◆ Aim of the exercise
Transcribe word for word only the span whose first line is the one with "lid_valve_place * valve_well())" and whose last line is the one with "bpy.context.scene.collection.objects.link(empty)"; both of those lines belong to it.

╭─ Material provided

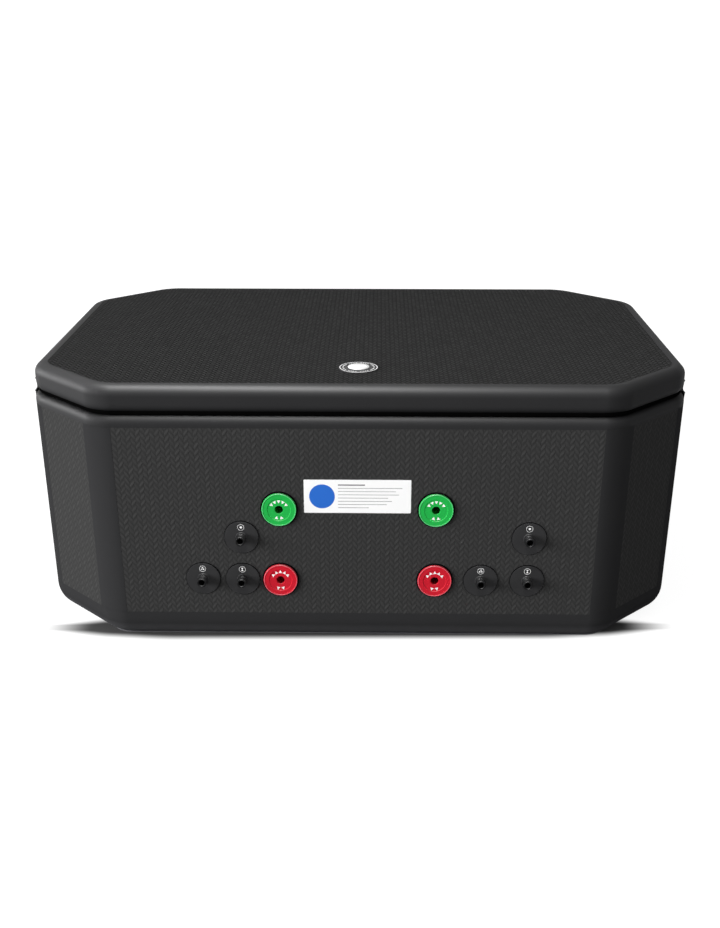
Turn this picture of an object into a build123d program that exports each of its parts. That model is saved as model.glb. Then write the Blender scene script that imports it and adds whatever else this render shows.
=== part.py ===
"""Inflatable octagonal cold plunge tub with an inflatable lid, water ports, hose spigots and lid straps.

Millimetres, +Z up. The origin is on the floor under the middle of the tub, and the ported side faces -Y.
"""

import math
import os

from build123d import *

# Overall form: the plan of the tub
WIDTH, DEPTH = 1600.0, 1100.0  # along X and along Y
CHAMFER = 190.0  # leg of each 45 degree corner
WALL_TOP = 582.0  # top of the rim, where the lid rests
TOTAL_HEIGHT = 650.0  # top of the closed lid
WALL = 120.0  # thickness of the drop-stitch wall
CORNER_R = 88.0  # upright corners of the tub, outside, kept as one flat each
BASE_R = 60.0  # rounding under the tub's sides
RIM_R = 22.0  # rounding of the rim, outside and inside
FLOOR_TOP = 102.0  # top of the inflated floor
LID_INSET = 4.0  # the lid is this much smaller than the tub all round
LID_CORNER_R, LID_EDGE_R = 50.0, 25.0

# Ports on the front wall, as (x, z) of each centre
INLETS = [(-187.0, 353.0), (187.0, 353.0)]
OUTLETS = [(-188.0, 168.0), (188.0, 168.0)]
SPIGOTS = [(-280.0, 280.0), (-281.0, 169.0), (-378.0, 170.0), (300.0, 168.0), (413.0, 168.0), (412.0, 280.0)]
FLANGE_R, FLANGE_T = 41.3, 7.1
DISH_R, DISH_DEPTH = 28.4, 1.0  # shallow dish round the port's mouth
PORT_R, PORT_LENGTH = 10.0, 5.6  # the mouth that a hose connector plugs into
PIPE_R, PIPE_BORE, PIPE_REACH = 19.8, 13.0, 26.0  # the pipe through the wall and how far it stands inside
NUT_ACROSS_CORNERS, NUT_T = 70.0, 12.0
PLATE_R, PLATE_T = 42.5, 2.4
COLLAR_R, COLLAR_TOP = 12.6, 15.0
TIP_R, TIP_BORE, TIP_TOP = 11.0, 7.5, 30.0

# Inflation valves: heights are from the skin round the valve, which is 0
LID_VALVE_AT = (0.0, -380.0)  # on the lid, x and y
WALL_VALVE_AT = (0.0, 330.0)  # on the back wall, x and z
BOSS_R, BOSS_T = 47.5, 2.0  # the ring welded to the skin
WELL_OUT, WELL_IN, WELL_TOP, WELL_LOW = 24.0, 20.0, 3.0, -36.0
POCKET_LOW = -50.0  # room for the valve inside the chamber
WALL_VALVE_LOW = -20.0  # the wall's valve is drawn to here, as far as its cap shows
SPIDER_TOP, SPIDER_T, HUB_R = -23.0, 4.0, 6.5
STEM_R, HEAD_R, HEAD_TOP, HEAD_LOW = 3.0, 6.3, -9.0, -12.0
DISC_R, DISC_T = 22.4, 2.5
CAP_R, CAP_T, PLUG_R, PLUG_LOW = 25.5, 2.4, 19.6, -8.0
GRIP_LENGTH, GRIP_T, GRIP_TOP, GRIP_CHAMFER = 36.0, 7.0, 7.4, 0.8  # the bar across the cap to turn it by
COIL_R, WIRE, COIL_TURNS = 4.9, 0.9, 2.0
COIL_PLAY = 0.05  # between the coil's ends and what they press on
RUNNING = 0.06  # radial clearance of the stem in its hub

# Lid straps, two on each side wall; outwards is measured from the lid's side face
STRAP_Y, STRAP_W = 300.0, 38.0
HINGE_OUT, HINGE_Z, ROLL_R = 2.8, 604.4, 2.4
SEWN_MARGIN = 4.0  # hems and patches are this much wider than the strap
HEM_T, HEM_LOW, HEM_HIGH = 1.4, 607.5, 624.5
PATCH_T, PATCH_LOW, PATCH_HIGH = 2.2, 503.0, 551.0

INNER_FACE = -WALL  # the wall's inner face, as seen from its outer one
LID_X = WIDTH / 2 - LID_INSET

os.makedirs("parts", exist_ok=True)


def save(name, *solids):
    export_step(Compound(children=list(solids)), f"parts/{name}.step")


def prism(inset, low, high, corner=0.0):
    """The tub's octagonal plan, moved inwards by inset, between two heights.

    A corner radius becomes the flat that touches its arc halfway round.
    """
    x, y = WIDTH / 2 - inset, DEPTH / 2 - inset
    leg = CHAMFER - inset * (2 - math.sqrt(2))
    half = [(x - leg, -y), (x, -y + leg), (x, y - leg), (x - leg, y)]
    plan = make_face(Polyline(*half, *[(-a, -b) for a, b in half], close=True))
    block = extrude(Pos(0, 0, low) * plan, high - low)
    if not corner:
        return block
    turn = math.radians(45)
    cut = corner * (math.tan(turn / 2) - math.tan(turn / 4))
    return chamfer(block.edges().filter_by(Axis.Z), cut)


def turned(*points):
    """A solid of revolution about Z from (radius, height) points."""
    return revolve(Plane.XZ * make_face(Polyline(*points, close=True)), Axis.Z)


def drilled(radius, low, high):
    return Pos(0, 0, (low + high) / 2) * Cylinder(radius, high - low)


def on_front(x, z):
    """Where a fitting drawn pointing up goes on the front wall."""
    return Pos(x, -DEPTH / 2, z) * Rot(90, 0, 0)


def on_back(x, z):
    return Pos(x, DEPTH / 2, z) * Rot(-90, 0, 0)


def valve_seat(chamber, place, pocket_r, pocket_low):
    """The chamber with a valve's welded ring on its skin and a pocket in it."""
    ring = place * drilled(BOSS_R, 0, BOSS_T)
    return chamber + ring - place * drilled(pocket_r, pocket_low, BOSS_T)


# Tub: a drop-stitch wall bent into an octagon, with a rounded rim and foot, round an inflated floor
def tub_wall():
    block = prism(0, 0, WALL_TOP, CORNER_R)
    block = fillet(block.faces().sort_by(Axis.Z)[0].edges(), BASE_R)
    ring = block - prism(WALL, -1, WALL_TOP + 1)
    ring = fillet(ring.faces().sort_by(Axis.Z)[-1].edges(), RIM_R)
    for x, z in INLETS + OUTLETS:
        ring -= on_front(x, z) * drilled(PIPE_R, INNER_FACE - 1, 1)
    return valve_seat(ring, on_back(*WALL_VALVE_AT), WELL_IN, WALL_VALVE_LOW)


def tub_floor():
    return prism(WALL, 0, FLOOR_TOP)


# Lid: one drop-stitch board, rounded all round, that rests on the rim
def lid_board(valve_place):
    board = prism(LID_INSET, WALL_TOP, TOTAL_HEIGHT, LID_CORNER_R)
    board = fillet(board.faces().sort_by(Axis.Z)[0].edges(), LID_EDGE_R)
    board = fillet(board.faces().sort_by(Axis.Z)[-1].edges(), LID_EDGE_R)
    return valve_seat(board, valve_place, WELL_OUT, POCKET_LOW)


# Water port: a dished flange with a stepped bore, moulded on a pipe that passes through the wall
def water_port():
    dish = FLANGE_T - DISH_DEPTH
    return turned(
        (PORT_R, dish - PORT_LENGTH),
        (PORT_R, dish),
        (DISH_R, dish),
        (DISH_R, FLANGE_T),
        (FLANGE_R, FLANGE_T),
        (FLANGE_R, 0),
        (PIPE_R, 0),
        (PIPE_R, INNER_FACE - PIPE_REACH),
        (PIPE_BORE, INNER_FACE - PIPE_REACH),
        (PIPE_BORE, dish - PORT_LENGTH),
    )


def port_nut():
    nut = extrude(RegularPolygon(NUT_ACROSS_CORNERS / 2, 6), NUT_T)
    return Pos(0, 0, INNER_FACE - NUT_T) * nut - drilled(PIPE_R, INNER_FACE - NUT_T - 1, INNER_FACE)


def strainer():
    """A slotted disc that closes the inner end of an outlet's pipe."""
    thickness, slot, pitch = 6.0, 3.2, 7.0
    disc = drilled(PIPE_R + 4, -thickness, 0)
    for k in range(-2, 3):
        length = 2 * math.sqrt((PIPE_BORE + 4) ** 2 - (pitch * k) ** 2)
        disc -= Pos(pitch * k, 0, -thickness / 2) * Box(slot, length, 2 * thickness)
    return Pos(0, 0, INNER_FACE - PIPE_REACH) * disc


# Hose spigot: a round plate with a collar and a bored tip
def spigot():
    return turned(
        (0, 0),
        (PLATE_R, 0),
        (PLATE_R, PLATE_T),
        (COLLAR_R, PLATE_T),
        (COLLAR_R, COLLAR_TOP),
        (TIP_R, COLLAR_TOP),
        (TIP_R, TIP_TOP),
        (TIP_BORE, TIP_TOP),
        (TIP_BORE, PLATE_T),
        (0, PLATE_T),
    )


# Inflation valve: a well with a spider, a sprung pin with its sealing disc, a coil spring and a plug cap
def valve_well():
    tube = drilled(WELL_OUT, WELL_LOW, WELL_TOP) - drilled(WELL_IN, WELL_LOW, WELL_TOP)
    middle = Pos(0, 0, SPIDER_TOP - SPIDER_T / 2)
    arms = Box(2 * WELL_IN + 2, 3, SPIDER_T) + Box(3, 2 * WELL_IN + 2, SPIDER_T)
    return tube + middle * (Cylinder(HUB_R, SPIDER_T) + arms - Cylinder(STEM_R + RUNNING, SPIDER_T))


def valve_pin():
    return turned(
        (0, WELL_LOW - DISC_T),
        (DISC_R, WELL_LOW - DISC_T),
        (DISC_R, WELL_LOW),
        (STEM_R, WELL_LOW),
        (STEM_R, HEAD_LOW),
        (HEAD_R, HEAD_LOW),
        (HEAD_R, HEAD_TOP),
        (0, HEAD_TOP),
    )


def valve_spring():
    """Square wire, wound between the spider and the pin's head."""
    low = SPIDER_TOP + WIRE / 2 + COIL_PLAY
    height = HEAD_LOW - WIRE / 2 - COIL_PLAY - low
    helix = Helix(pitch=height / COIL_TURNS, height=height, radius=COIL_R)
    print(f"least gap in the coil {least_gap(helix):.2f} mm")
    section = Plane(origin=helix @ 0, x_dir=(1, 0, 0), z_dir=helix % 0) * Rectangle(WIRE, WIRE)
    return Pos(0, 0, low) * sweep(section, path=helix, is_frenet=True)


def least_gap(helix):
    """The least distance between points a half turn or more apart, less the wire."""
    steps = round(72 * COIL_TURNS)
    points = [helix @ (k / steps) for k in range(steps + 1)]
    pairs = [(a, b) for k, a in enumerate(points) for b in points[k + 36 :]]
    return min((a - b).length for a, b in pairs) - WIRE


def valve_cap(seat):
    """A plug cap that rests at the height of its seat, with a bar to turn it by."""
    top = seat + CAP_T
    cap = turned((0, PLUG_LOW), (PLUG_R, PLUG_LOW), (PLUG_R, seat), (CAP_R, seat), (CAP_R, top), (0, top))
    grip = Pos(0, 0, GRIP_TOP / 2) * Box(GRIP_LENGTH, GRIP_T, GRIP_TOP)
    return cap + chamfer(grip.faces().sort_by(Axis.Z)[-1].edges(), GRIP_CHAMFER)


# Lid strap: a tongue folded over the gap, hinged at a sewn hem on the lid, over a loop patch on the tub
def strap_tongue():
    side = [
        (HINGE_OUT + 1.6, HINGE_Z),
        (2.6, 590.0),
        (1.8, 584.0),
        (5.6, 577.5),
        (11.6, 575.5),
        (11.6, 572.0),
        (9.4, 569.0),
        (9.4, 540.0),
        (8.8, 530.0),
        (8.0, 528.0),
        (7.0, 528.0),
        (7.0, 567.0),
        (0.4, 580.0),
        (-0.4, 586.0),
        (HINGE_OUT - 1.6, HINGE_Z),
    ]
    outline = make_face(Polyline(*side, close=True)) + Pos(HINGE_OUT, HINGE_Z) * Circle(ROLL_R)
    return Pos(0, STRAP_W / 2, 0) * extrude(Plane.XZ * outline, STRAP_W)


def sewn_on(thickness, low, high):
    return Pos(thickness / 2, 0, (low + high) / 2) * Box(thickness, STRAP_W + SEWN_MARGIN, high - low)


save("wall_chamber", tub_wall())
save("floor_chamber", tub_floor())
lid_valve_place = Pos(*LID_VALVE_AT, TOTAL_HEIGHT)
save("lid_chamber", lid_board(lid_valve_place))

ports = [on_front(x, z) for x, z in INLETS + OUTLETS]
save("inlet_ports", *[place * water_port() for place in ports[:2]])
save("outlet_ports", *[place * water_port() for place in ports[2:]])
save("port_nuts", *[place * port_nut() for place in ports])
save("outlet_strainers", *[place * strainer() for place in ports[2:]])
save("spigots", *[on_front(x, z) * spigot() for x, z in SPIGOTS])

save("lid_valve_well", lid_valve_place * valve_well())
save("lid_valve_pin", lid_valve_place * valve_pin())
save("lid_valve_spring", lid_valve_place * valve_spring())
save("lid_valve_cap", lid_valve_place * valve_cap(WELL_TOP))
save("wall_valve_cap", on_back(*WALL_VALVE_AT) * valve_cap(BOSS_T))

for end, y in (("front", -STRAP_Y), ("back", STRAP_Y)):
    for side, turn, across in (("right", 0, y), ("left", 180, -y)):
        lid_side = Rot(0, 0, turn) * Pos(LID_X, across, 0)
        tub_side = Rot(0, 0, turn) * Pos(WIDTH / 2, across, 0)
        save(f"strap_{end}_{side}", lid_side * strap_tongue())
        save(f"strap_hem_{end}_{side}", lid_side * sewn_on(HEM_T, HEM_LOW, HEM_HIGH))
        save(f"loop_patch_{end}_{side}", tub_side * sewn_on(PATCH_T, PATCH_LOW, PATCH_HIGH))
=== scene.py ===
"""An inflatable eight-sided cold plunge tub with its lid, water ports, hose spigots and lid straps."""

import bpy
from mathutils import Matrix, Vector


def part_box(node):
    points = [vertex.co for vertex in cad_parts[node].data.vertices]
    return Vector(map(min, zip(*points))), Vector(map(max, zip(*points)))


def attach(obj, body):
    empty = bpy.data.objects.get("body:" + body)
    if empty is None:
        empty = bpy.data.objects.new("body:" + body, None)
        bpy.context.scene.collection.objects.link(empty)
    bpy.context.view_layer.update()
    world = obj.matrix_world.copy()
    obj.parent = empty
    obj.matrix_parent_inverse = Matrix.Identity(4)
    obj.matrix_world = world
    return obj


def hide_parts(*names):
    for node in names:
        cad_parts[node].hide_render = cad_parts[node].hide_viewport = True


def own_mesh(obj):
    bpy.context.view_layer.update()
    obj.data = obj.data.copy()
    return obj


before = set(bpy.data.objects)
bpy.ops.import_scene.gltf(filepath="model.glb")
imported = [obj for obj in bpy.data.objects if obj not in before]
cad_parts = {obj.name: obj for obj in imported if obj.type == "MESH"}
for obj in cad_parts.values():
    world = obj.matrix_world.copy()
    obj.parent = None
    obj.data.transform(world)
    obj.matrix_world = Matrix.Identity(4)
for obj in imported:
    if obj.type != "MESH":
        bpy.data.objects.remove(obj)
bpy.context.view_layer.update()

import math

import bmesh
import bpy
from mathutils import Matrix, Vector

# Bath floor: an inflated drop-stitch board that fills the ring of the wall and carries the bather.
# It is PVC on a knitted core, smooth and charcoal, and its rounded edge is welded to the wall.
# It starts as a block, its corners are bevelled off, and its top edge is rounded.
MM = 0.001
LENGTH, DEPTH, CHAMFER = 1600 * MM, 1100 * MM, 190 * MM
WALL_T, WALL_TOP = 120 * MM, 582 * MM
FLOOR_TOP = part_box("floor_chamber")[1].z
FLOOR_LOW, FLOOR_EDGE_R, EDGE_STEPS = 2 * MM, 16 * MM, 6
WELD_OVERLAP = 1 * MM
NEAR = 0.01 * MM
MOTTLE = 111 * MM


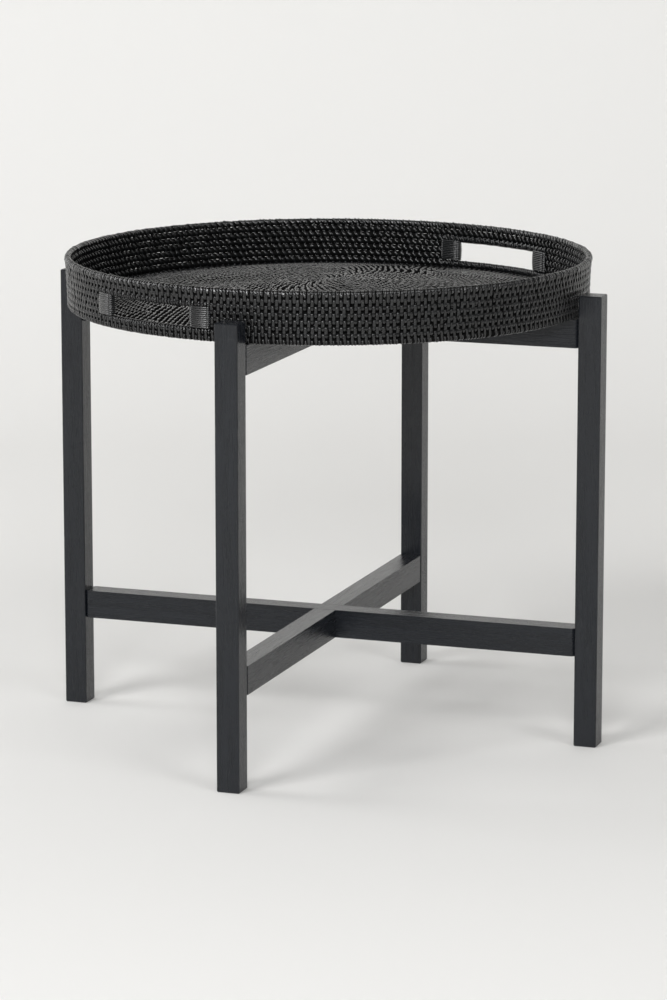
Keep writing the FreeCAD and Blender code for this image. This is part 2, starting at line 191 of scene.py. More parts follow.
def make_sweep():
    """The sweep, turned to face the camera."""
    line = sweep_line()
    left = np.insert(line, 0, -SWEEP_WIDTH / 2, axis=1)
    right = np.insert(line, 0, SWEEP_WIDTH / 2, axis=1)
    count = len(line)
    faces = [(i, i + 1, count + i + 1, count + i) for i in range(count - 1)]
    mesh = bpy.data.meshes.new("sweep")
    mesh.from_pydata(np.vstack([left, right]).tolist(), [], [face[::-1] for face in faces])
    mesh.shade_smooth()
    sweep = bpy.data.objects.new("sweep", mesh)
    bpy.context.scene.collection.objects.link(sweep)
    sweep.rotation_euler = (0, 0, math.radians(CAMERA_TURN))
    return sweep


def backdrop_paper():
    """Matt paper on the front, and clear on the back."""
    paper = Finish("backdrop_paper")
    back_side = paper.node("ShaderNodeNewGeometry", output="Backfacing")
    front = paper.shader(Base_Color=PAPER, Roughness=0.9)
    back = paper.node("ShaderNodeBsdfTransparent")
    return paper.ended(paper.node("ShaderNodeMixShader", sockets={0: back_side, 1: front, 2: back}))


sweep = make_sweep()
sweep.data.materials.append(backdrop_paper())
print("sweep", len(sweep.data.polygons), "faces")

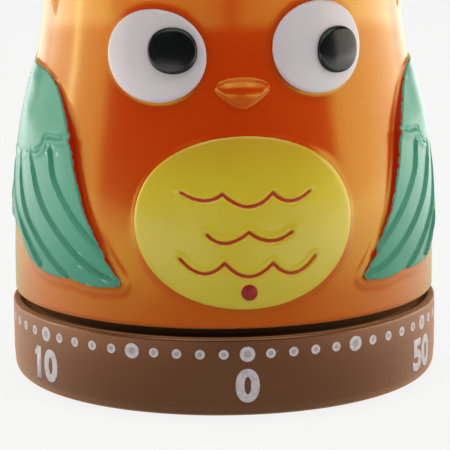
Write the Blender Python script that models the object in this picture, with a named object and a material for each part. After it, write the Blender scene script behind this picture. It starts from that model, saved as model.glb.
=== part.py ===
"""Owl kitchen timer: a wind-up one hour movement in a dial base, turned by an owl-shaped knob.

Lengths in this file are millimetres and angles are degrees. MM turns them into Blender's metres.
The origin is the centre of the resting face, +Z is up and the owl looks along -Y.
Azimuths on the owl and the dial are counted from the front, positive towards +X.
"""
import math

import bmesh
import bpy
from mathutils import Matrix, Vector

MM = 0.001

# ---------------------------------------------------------------- driving dimensions
GAP = 0.15                      # clearance between two pieces that touch on the real timer
RUNNING = 0.12                  # radial clearance of an arbor in its plate
ROUND = 40                      # sides of the large turned pieces
PLATE_ROUND = 36                # sides of the plates, the cover and the bell
SMALL_ROUND = 10                # sides of screws, pins and arbors

DIAL_R = 35.0                   # outside of the dial base
DIAL_TOP = 13.45                # rim of the dial base
BASE_BOTTOM = 0.8               # moulded underside, held off the table by the pads
DECK_TOP = 12.9                 # floor of the groove under the owl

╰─

◆ Solution to the problem
save("lid_valve_well", lid_valve_place * valve_well())
save("lid_valve_pin", lid_valve_place * valve_pin())
save("lid_valve_spring", lid_valve_place * valve_spring())
save("lid_valve_cap", lid_valve_place * valve_cap(WELL_TOP))
save("wall_valve_cap", on_back(*WALL_VALVE_AT) * valve_cap(BOSS_T))

for end, y in (("front", -STRAP_Y), ("back", STRAP_Y)):
    for side, turn, across in (("right", 0, y), ("left", 180, -y)):
        lid_side = Rot(0, 0, turn) * Pos(LID_X, across, 0)
        tub_side = Rot(0, 0, turn) * Pos(WIDTH / 2, across, 0)
        save(f"strap_{end}_{side}", lid_side * strap_tongue())
        save(f"strap_hem_{end}_{side}", lid_side * sewn_on(HEM_T, HEM_LOW, HEM_HIGH))
        save(f"loop_patch_{end}_{side}", tub_side * sewn_on(PATCH_T, PATCH_LOW, PATCH_HIGH))
=== scene.py ===
"""An inflatable eight-sided cold plunge tub with its lid, water ports, hose spigots and lid straps."""

import bpy
from mathutils import Matrix, Vector


def part_box(node):
    points = [vertex.co for vertex in cad_parts[node].data.vertices]
    return Vector(map(min, zip(*points))), Vector(map(max, zip(*points)))


def attach(obj, body):
    empty = bpy.data.objects.get("body:" + body)
    if empty is None:
        empty = bpy.data.objects.new("body:" + body, None)
        bpy.context.scene.collection.objects.link(empty)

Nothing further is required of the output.